Like so many people, my understanding of psoriasis when I was first diagnosed was extremely limited. In fact, my concept of this condition was that my own vanity might take a hit -- it might have an effect on what clothes I wear in the summer or something -- but that would be the extent of the problem. I simply did not comprehend, at first, what a chronic condition entailed -- and how severe psoriasis can really be.
You know, I remember when the symptoms first began, I was right out of high school working at a grocery store, and we had this little old lady as a regular customer. Keep in mind, this was the South, and she would see these marks on my skin and offer to, as she put it, "pray away" my warts. That's what she thought it was: warts. That always made me really self-conscious. And even later, when I knew what I had, people would say things that made me uncomfortable. I remember wearing shorts to a doctor's appointment, and my daughter's pediatrician looking at me and asking, "My God, what did you do to your knee?"
But my husband and I have tried to use my condition as a teaching tool, in a way. We're very straightforward about it with our two girls. When they were younger, they would come up to me and say, "Oh, a boo-boo!" and they'd want to kiss it and make it better. As they got older, we could talk more openly about it. Poor things -- with a mom who's a nurse, sometimes maybe they get a little too much information!

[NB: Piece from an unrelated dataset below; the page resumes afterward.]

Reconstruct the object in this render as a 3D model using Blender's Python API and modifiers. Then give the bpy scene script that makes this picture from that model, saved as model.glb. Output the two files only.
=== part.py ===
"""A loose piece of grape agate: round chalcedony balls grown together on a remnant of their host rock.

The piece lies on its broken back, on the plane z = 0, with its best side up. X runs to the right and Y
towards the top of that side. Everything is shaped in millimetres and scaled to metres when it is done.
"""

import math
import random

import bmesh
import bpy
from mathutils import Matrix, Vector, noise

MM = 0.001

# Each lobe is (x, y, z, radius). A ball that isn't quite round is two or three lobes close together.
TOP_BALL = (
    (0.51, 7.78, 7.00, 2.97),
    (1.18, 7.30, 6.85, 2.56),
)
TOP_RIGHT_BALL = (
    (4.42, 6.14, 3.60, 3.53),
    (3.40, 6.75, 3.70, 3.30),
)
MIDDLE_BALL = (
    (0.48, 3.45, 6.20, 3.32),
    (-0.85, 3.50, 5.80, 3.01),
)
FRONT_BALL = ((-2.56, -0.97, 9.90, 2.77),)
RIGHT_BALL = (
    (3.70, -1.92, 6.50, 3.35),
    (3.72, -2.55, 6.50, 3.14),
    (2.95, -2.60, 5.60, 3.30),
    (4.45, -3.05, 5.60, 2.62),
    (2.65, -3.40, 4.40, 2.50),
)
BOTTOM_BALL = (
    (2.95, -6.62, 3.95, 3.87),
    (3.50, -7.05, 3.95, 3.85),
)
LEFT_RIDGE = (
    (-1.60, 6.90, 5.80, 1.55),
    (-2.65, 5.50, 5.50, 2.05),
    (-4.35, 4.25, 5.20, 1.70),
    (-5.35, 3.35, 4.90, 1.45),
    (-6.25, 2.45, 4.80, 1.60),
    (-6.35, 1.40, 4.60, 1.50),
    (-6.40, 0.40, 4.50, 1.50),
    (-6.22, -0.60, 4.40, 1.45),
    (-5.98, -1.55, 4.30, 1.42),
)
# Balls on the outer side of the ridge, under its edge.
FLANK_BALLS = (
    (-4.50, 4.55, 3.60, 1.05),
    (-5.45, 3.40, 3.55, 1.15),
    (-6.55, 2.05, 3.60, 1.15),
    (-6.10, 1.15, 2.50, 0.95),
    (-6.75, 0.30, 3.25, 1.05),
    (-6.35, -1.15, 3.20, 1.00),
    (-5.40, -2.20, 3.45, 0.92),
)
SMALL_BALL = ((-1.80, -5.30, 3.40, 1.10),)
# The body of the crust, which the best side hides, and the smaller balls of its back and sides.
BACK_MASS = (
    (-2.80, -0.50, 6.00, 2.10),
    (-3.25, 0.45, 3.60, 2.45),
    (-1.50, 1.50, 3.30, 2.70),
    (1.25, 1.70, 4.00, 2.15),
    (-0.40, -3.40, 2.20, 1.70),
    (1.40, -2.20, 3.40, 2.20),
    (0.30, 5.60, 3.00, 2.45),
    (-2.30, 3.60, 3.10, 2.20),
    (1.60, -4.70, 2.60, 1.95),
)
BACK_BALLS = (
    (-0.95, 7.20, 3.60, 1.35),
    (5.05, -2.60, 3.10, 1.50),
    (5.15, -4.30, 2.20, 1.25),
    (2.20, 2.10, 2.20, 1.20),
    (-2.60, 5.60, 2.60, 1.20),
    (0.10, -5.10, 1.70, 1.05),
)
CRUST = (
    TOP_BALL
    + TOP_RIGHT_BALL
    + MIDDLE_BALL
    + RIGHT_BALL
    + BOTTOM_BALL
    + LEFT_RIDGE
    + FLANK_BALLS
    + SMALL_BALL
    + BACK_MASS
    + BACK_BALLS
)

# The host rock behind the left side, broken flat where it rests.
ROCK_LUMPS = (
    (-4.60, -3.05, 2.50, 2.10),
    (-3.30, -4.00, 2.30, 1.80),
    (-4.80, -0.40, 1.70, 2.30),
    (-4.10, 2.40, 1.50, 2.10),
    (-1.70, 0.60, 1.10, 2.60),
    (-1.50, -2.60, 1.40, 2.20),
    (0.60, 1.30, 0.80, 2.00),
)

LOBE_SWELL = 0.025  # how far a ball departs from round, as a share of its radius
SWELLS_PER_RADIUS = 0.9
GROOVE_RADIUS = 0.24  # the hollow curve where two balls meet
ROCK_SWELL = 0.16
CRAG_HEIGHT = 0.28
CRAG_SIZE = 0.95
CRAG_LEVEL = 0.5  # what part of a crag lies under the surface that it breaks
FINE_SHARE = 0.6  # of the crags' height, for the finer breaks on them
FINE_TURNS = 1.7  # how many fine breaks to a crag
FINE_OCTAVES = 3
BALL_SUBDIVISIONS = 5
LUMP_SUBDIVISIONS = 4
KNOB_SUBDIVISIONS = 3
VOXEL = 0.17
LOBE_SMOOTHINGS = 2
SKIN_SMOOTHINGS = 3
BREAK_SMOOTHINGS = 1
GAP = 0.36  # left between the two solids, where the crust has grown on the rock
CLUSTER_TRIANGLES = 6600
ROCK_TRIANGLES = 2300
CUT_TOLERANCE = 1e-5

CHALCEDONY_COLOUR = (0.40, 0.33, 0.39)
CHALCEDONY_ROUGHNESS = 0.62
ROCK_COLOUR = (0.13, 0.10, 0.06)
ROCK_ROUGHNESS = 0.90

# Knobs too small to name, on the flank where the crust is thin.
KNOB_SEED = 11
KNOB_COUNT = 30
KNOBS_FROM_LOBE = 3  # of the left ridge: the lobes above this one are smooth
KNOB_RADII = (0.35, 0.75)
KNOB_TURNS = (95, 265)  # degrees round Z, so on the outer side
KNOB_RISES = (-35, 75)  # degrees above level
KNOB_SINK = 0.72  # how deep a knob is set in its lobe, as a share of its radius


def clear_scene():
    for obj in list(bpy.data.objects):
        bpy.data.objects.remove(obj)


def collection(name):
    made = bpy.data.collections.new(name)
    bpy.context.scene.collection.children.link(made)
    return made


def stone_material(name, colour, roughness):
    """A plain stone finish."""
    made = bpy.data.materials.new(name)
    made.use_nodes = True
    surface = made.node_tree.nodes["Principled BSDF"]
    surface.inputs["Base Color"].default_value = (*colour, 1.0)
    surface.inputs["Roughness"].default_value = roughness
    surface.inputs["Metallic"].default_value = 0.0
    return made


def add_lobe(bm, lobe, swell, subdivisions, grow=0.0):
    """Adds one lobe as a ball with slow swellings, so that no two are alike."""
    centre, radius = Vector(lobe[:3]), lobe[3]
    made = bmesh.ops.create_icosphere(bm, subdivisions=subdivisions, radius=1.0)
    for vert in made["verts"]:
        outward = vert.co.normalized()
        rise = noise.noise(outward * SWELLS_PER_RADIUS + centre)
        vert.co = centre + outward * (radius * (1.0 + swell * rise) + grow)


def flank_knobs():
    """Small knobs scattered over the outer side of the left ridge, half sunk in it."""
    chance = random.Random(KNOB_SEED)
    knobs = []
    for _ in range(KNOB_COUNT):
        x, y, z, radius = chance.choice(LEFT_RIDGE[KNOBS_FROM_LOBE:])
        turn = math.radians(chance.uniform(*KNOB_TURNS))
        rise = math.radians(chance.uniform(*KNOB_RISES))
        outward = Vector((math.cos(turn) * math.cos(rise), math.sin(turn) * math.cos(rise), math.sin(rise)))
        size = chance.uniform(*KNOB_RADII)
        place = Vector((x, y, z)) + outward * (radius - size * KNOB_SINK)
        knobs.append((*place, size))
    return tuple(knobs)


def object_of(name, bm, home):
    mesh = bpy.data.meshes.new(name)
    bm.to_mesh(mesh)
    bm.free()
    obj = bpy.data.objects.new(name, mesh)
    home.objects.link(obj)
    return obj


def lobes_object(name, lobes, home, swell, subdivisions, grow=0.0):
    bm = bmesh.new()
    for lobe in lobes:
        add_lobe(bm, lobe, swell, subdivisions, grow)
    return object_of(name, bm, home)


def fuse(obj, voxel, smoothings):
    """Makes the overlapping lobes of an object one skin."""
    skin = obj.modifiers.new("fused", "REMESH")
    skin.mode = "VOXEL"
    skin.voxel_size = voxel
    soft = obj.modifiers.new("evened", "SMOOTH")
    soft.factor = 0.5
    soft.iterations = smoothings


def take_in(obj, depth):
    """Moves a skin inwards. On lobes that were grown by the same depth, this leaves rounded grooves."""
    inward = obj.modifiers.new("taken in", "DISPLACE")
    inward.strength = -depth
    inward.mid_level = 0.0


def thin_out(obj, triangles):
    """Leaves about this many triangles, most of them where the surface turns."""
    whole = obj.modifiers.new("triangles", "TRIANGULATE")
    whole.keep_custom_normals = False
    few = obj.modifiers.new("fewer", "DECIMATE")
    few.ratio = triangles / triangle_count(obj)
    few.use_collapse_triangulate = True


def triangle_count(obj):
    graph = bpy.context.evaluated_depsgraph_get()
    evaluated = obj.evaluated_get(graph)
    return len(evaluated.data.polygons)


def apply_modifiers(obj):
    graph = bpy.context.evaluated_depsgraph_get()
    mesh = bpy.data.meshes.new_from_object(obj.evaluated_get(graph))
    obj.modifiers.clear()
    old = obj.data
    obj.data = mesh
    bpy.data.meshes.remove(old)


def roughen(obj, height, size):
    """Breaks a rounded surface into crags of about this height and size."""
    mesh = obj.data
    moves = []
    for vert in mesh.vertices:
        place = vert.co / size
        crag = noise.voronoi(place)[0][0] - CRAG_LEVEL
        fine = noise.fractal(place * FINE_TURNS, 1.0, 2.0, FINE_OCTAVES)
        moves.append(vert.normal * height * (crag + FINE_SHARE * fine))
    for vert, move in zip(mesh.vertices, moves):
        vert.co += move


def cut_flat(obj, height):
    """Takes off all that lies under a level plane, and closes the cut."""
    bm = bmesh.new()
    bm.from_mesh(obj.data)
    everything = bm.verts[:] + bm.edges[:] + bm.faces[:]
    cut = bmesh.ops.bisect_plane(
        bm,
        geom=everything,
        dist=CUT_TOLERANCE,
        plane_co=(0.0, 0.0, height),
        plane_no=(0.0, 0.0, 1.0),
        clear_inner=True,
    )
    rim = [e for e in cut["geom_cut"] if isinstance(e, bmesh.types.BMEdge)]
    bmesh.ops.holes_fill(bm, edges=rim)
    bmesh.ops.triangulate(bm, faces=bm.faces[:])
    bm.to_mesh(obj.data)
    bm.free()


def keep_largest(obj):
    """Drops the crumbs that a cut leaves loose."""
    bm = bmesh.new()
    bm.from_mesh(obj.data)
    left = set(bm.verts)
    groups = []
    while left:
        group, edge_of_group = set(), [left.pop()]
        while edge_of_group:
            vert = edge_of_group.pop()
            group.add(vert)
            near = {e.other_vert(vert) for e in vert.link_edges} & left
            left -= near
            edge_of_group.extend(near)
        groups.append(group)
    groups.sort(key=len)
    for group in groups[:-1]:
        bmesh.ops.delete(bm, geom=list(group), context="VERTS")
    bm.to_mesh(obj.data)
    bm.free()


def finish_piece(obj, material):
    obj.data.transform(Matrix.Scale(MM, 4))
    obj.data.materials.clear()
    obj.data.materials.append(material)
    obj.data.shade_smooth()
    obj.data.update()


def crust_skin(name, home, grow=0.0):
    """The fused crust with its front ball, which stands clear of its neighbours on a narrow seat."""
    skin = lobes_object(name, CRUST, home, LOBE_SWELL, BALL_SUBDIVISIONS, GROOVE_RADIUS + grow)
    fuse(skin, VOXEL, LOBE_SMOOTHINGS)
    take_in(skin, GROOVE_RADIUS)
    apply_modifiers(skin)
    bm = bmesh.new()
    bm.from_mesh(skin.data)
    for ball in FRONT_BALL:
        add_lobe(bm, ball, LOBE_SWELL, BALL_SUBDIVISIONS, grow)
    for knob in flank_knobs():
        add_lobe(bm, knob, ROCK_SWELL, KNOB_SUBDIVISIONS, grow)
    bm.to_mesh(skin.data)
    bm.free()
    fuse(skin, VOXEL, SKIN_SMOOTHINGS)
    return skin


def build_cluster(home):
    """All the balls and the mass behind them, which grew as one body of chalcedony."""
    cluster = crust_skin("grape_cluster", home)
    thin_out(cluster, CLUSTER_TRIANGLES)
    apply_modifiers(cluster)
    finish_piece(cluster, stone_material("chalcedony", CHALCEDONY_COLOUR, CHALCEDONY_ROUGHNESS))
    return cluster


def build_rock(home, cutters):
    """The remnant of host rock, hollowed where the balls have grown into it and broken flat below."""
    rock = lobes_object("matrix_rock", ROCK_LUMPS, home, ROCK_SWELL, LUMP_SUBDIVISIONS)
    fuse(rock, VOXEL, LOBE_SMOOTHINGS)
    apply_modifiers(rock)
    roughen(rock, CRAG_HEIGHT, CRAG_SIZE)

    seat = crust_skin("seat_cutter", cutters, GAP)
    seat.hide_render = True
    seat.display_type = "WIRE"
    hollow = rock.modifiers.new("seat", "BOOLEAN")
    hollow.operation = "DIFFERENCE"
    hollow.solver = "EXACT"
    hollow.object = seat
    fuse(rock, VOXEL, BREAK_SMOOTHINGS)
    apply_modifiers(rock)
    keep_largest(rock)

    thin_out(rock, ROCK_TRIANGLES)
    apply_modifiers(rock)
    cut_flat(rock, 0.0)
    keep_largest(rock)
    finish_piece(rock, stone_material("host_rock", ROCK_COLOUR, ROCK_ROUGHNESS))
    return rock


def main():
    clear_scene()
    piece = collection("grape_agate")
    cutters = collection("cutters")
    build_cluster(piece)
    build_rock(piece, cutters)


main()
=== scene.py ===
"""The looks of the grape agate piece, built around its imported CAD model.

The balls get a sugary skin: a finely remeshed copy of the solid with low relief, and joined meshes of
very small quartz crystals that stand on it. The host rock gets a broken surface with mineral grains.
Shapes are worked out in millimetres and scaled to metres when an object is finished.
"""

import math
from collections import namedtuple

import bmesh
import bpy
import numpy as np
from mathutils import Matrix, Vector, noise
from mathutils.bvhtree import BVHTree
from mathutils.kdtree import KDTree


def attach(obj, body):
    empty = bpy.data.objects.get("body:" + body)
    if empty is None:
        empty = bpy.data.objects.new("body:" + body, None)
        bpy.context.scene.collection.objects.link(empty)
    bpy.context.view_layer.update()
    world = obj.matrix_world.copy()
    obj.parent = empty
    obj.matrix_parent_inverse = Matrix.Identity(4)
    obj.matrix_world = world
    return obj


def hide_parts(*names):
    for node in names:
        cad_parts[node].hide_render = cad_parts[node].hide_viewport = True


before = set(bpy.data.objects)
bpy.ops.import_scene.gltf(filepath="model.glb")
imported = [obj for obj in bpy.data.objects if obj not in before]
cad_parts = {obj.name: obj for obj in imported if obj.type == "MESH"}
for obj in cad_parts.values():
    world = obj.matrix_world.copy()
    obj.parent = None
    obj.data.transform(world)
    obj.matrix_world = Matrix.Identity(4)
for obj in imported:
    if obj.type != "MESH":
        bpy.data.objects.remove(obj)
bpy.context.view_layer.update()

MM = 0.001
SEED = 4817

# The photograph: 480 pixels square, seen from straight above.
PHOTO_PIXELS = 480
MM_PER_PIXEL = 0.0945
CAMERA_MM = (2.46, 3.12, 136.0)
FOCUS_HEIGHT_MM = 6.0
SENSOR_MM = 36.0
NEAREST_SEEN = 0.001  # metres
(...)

This might not be the most original advice for anyone newly diagnosed with psoriasis, but it's worth repeating: educate yourself. Research and keep researching, because there are so many advances taking place in the study and treatment of this disease, especially right now. Don't misunderstand me: there's never a good time to receive a psoriasis diagnosis. But I do think that right now it's far better than it was even ten years ago. There are more treatments out there and there's a lot more research being done. But even with all of that, you have to advocate for yourself.
All that being said, it's easy to get too much information. Wikipedia is wonderful, but no one should ever, ever consult it for medical advice. The National Psoriasis Foundation's website, on the other hand, is a great place to start. It helps so much to realize that there are other people out there, many other people, who truly understand how you feel. And there is hope in that sort of community.
But maybe the most important thing people need to understand right away is that this condition affects your whole body, and you have to take care of your whole body in order to fight it effectively. Too many people think of psoriasis only as a skin problem. But it's not. And the quicker someone diagnosed with psoriasis understands that, the better his or her chances of taking control of it really are.